AVAILABLE DATA
>>>>
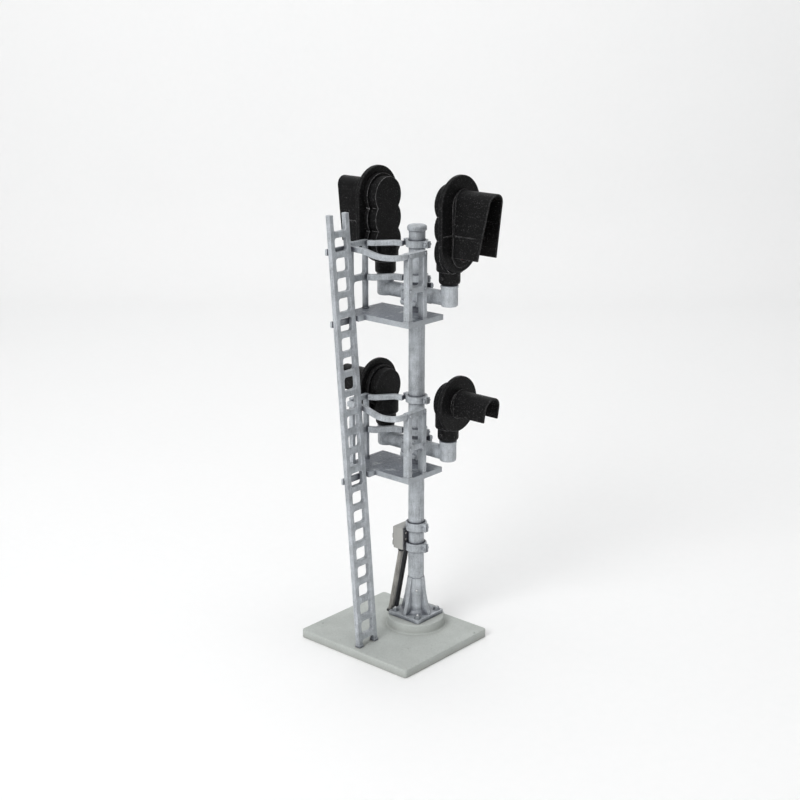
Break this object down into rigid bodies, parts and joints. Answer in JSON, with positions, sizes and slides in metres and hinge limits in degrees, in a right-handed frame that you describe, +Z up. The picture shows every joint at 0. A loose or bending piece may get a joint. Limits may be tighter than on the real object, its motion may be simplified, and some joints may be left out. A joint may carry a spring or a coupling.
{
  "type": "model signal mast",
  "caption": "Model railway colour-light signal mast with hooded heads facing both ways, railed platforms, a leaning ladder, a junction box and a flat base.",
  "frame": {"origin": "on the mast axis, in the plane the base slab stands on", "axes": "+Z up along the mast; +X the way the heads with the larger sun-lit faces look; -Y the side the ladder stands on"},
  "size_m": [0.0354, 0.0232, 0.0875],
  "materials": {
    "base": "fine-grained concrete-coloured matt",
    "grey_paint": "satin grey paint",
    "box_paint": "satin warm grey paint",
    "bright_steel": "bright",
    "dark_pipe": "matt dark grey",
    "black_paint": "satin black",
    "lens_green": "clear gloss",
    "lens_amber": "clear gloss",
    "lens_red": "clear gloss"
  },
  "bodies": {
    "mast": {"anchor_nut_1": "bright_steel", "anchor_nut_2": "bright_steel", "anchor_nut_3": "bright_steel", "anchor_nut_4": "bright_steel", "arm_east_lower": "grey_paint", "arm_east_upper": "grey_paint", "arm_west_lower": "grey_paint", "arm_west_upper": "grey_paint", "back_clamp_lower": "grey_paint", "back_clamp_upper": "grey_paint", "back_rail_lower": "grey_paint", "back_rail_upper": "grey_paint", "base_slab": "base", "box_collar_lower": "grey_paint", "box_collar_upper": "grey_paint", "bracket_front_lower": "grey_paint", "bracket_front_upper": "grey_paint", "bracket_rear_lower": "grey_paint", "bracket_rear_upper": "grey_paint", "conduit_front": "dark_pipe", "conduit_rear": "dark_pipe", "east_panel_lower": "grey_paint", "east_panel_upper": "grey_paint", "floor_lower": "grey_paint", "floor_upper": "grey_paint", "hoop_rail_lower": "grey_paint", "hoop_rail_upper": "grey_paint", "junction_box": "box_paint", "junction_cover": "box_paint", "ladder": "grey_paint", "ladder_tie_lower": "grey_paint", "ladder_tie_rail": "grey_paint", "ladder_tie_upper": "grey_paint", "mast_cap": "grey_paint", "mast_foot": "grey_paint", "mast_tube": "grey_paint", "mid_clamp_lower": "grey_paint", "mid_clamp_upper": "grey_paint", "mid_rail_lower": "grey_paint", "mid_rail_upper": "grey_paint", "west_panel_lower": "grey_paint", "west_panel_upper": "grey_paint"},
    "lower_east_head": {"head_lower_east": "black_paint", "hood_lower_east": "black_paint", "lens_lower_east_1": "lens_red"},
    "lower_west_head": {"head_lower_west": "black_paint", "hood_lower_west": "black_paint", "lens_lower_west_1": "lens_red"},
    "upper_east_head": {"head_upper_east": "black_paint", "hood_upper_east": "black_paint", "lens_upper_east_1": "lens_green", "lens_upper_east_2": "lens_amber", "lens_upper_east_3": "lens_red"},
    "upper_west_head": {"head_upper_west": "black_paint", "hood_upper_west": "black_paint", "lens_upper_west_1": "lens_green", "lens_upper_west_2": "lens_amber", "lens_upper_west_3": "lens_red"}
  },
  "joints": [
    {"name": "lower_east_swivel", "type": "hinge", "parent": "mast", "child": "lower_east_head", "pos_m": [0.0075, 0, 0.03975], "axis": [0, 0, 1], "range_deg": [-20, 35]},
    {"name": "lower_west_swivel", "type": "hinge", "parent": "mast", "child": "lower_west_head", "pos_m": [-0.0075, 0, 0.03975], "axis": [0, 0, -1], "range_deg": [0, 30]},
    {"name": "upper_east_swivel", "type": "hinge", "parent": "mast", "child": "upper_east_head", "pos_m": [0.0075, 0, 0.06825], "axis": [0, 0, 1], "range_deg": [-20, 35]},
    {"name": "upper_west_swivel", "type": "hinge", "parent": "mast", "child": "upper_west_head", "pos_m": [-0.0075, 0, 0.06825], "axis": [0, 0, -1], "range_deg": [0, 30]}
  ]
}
<<<<
DIRECTIONS FOR THIS TASK
Write the material out again in its entirety, exactly as shown.

RESPONSE TO THIS TASK
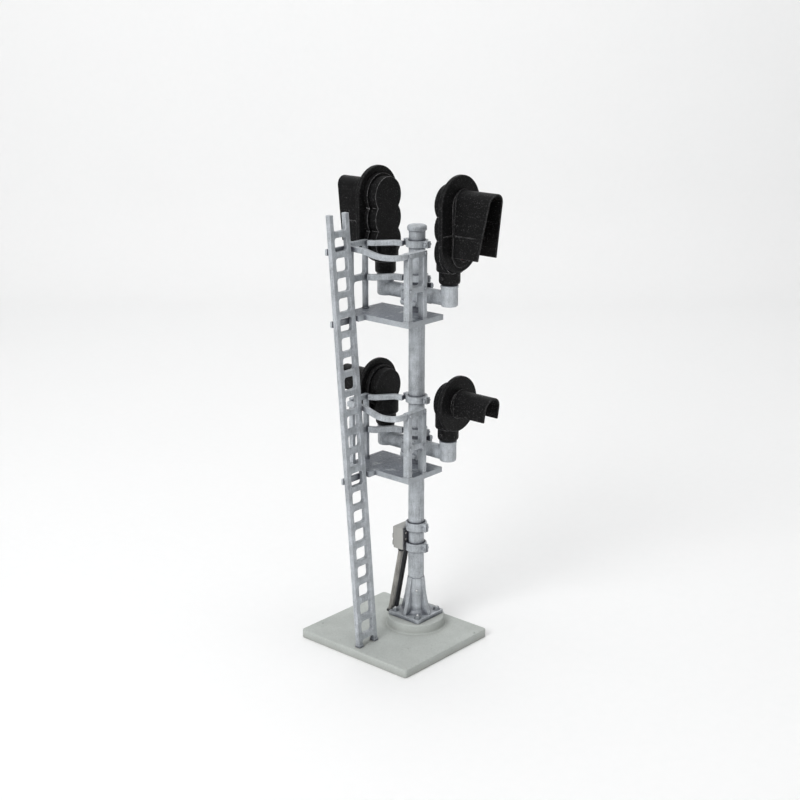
Break this object down into rigid bodies, parts and joints. Answer in JSON, with positions, sizes and slides in metres and hinge limits in degrees, in a right-handed frame that you describe, +Z up. The picture shows every joint at 0. A loose or bending piece may get a joint. Limits may be tighter than on the real object, its motion may be simplified, and some joints may be left out. A joint may carry a spring or a coupling.
{
  "type": "model signal mast",
  "caption": "Model railway colour-light signal mast with hooded heads facing both ways, railed platforms, a leaning ladder, a junction box and a flat base.",
  "frame": {"origin": "on the mast axis, in the plane the base slab stands on", "axes": "+Z up along the mast; +X the way the heads with the larger sun-lit faces look; -Y the side the ladder stands on"},
  "size_m": [0.0354, 0.0232, 0.0875],
  "materials": {
    "base": "fine-grained concrete-coloured matt",
    "grey_paint": "satin grey paint",
    "box_paint": "satin warm grey paint",
    "bright_steel": "bright",
    "dark_pipe": "matt dark grey",
    "black_paint": "satin black",
    "lens_green": "clear gloss",
    "lens_amber": "clear gloss",
    "lens_red": "clear gloss"
  },
  "bodies": {
    "mast": {"anchor_nut_1": "bright_steel", "anchor_nut_2": "bright_steel", "anchor_nut_3": "bright_steel", "anchor_nut_4": "bright_steel", "arm_east_lower": "grey_paint", "arm_east_upper": "grey_paint", "arm_west_lower": "grey_paint", "arm_west_upper": "grey_paint", "back_clamp_lower": "grey_paint", "back_clamp_upper": "grey_paint", "back_rail_lower": "grey_paint", "back_rail_upper": "grey_paint", "base_slab": "base", "box_collar_lower": "grey_paint", "box_collar_upper": "grey_paint", "bracket_front_lower": "grey_paint", "bracket_front_upper": "grey_paint", "bracket_rear_lower": "grey_paint", "bracket_rear_upper": "grey_paint", "conduit_front": "dark_pipe", "conduit_rear": "dark_pipe", "east_panel_lower": "grey_paint", "east_panel_upper": "grey_paint", "floor_lower": "grey_paint", "floor_upper": "grey_paint", "hoop_rail_lower": "grey_paint", "hoop_rail_upper": "grey_paint", "junction_box": "box_paint", "junction_cover": "box_paint", "ladder": "grey_paint", "ladder_tie_lower": "grey_paint", "ladder_tie_rail": "grey_paint", "ladder_tie_upper": "grey_paint", "mast_cap": "grey_paint", "mast_foot": "grey_paint", "mast_tube": "grey_paint", "mid_clamp_lower": "grey_paint", "mid_clamp_upper": "grey_paint", "mid_rail_lower": "grey_paint", "mid_rail_upper": "grey_paint", "west_panel_lower": "grey_paint", "west_panel_upper": "grey_paint"},
    "lower_east_head": {"head_lower_east": "black_paint", "hood_lower_east": "black_paint", "lens_lower_east_1": "lens_red"},
    "lower_west_head": {"head_lower_west": "black_paint", "hood_lower_west": "black_paint", "lens_lower_west_1": "lens_red"},
    "upper_east_head": {"head_upper_east": "black_paint", "hood_upper_east": "black_paint", "lens_upper_east_1": "lens_green", "lens_upper_east_2": "lens_amber", "lens_upper_east_3": "lens_red"},
    "upper_west_head": {"head_upper_west": "black_paint", "hood_upper_west": "black_paint", "lens_upper_west_1": "lens_green", "lens_upper_west_2": "lens_amber", "lens_upper_west_3": "lens_red"}
  },
  "joints": [
    {"name": "lower_east_swivel", "type": "hinge", "parent": "mast", "child": "lower_east_head", "pos_m": [0.0075, 0, 0.03975], "axis": [0, 0, 1], "range_deg": [-20, 35]},
    {"name": "lower_west_swivel", "type": "hinge", "parent": "mast", "child": "lower_west_head", "pos_m": [-0.0075, 0, 0.03975], "axis": [0, 0, -1], "range_deg": [0, 30]},
    {"name": "upper_east_swivel", "type": "hinge", "parent": "mast", "child": "upper_east_head", "pos_m": [0.0075, 0, 0.06825], "axis": [0, 0, 1], "range_deg": [-20, 35]},
    {"name": "upper_west_swivel", "type": "hinge", "parent": "mast", "child": "upper_west_head", "pos_m": [-0.0075, 0, 0.06825], "axis": [0, 0, -1], "range_deg": [0, 30]}
  ]
}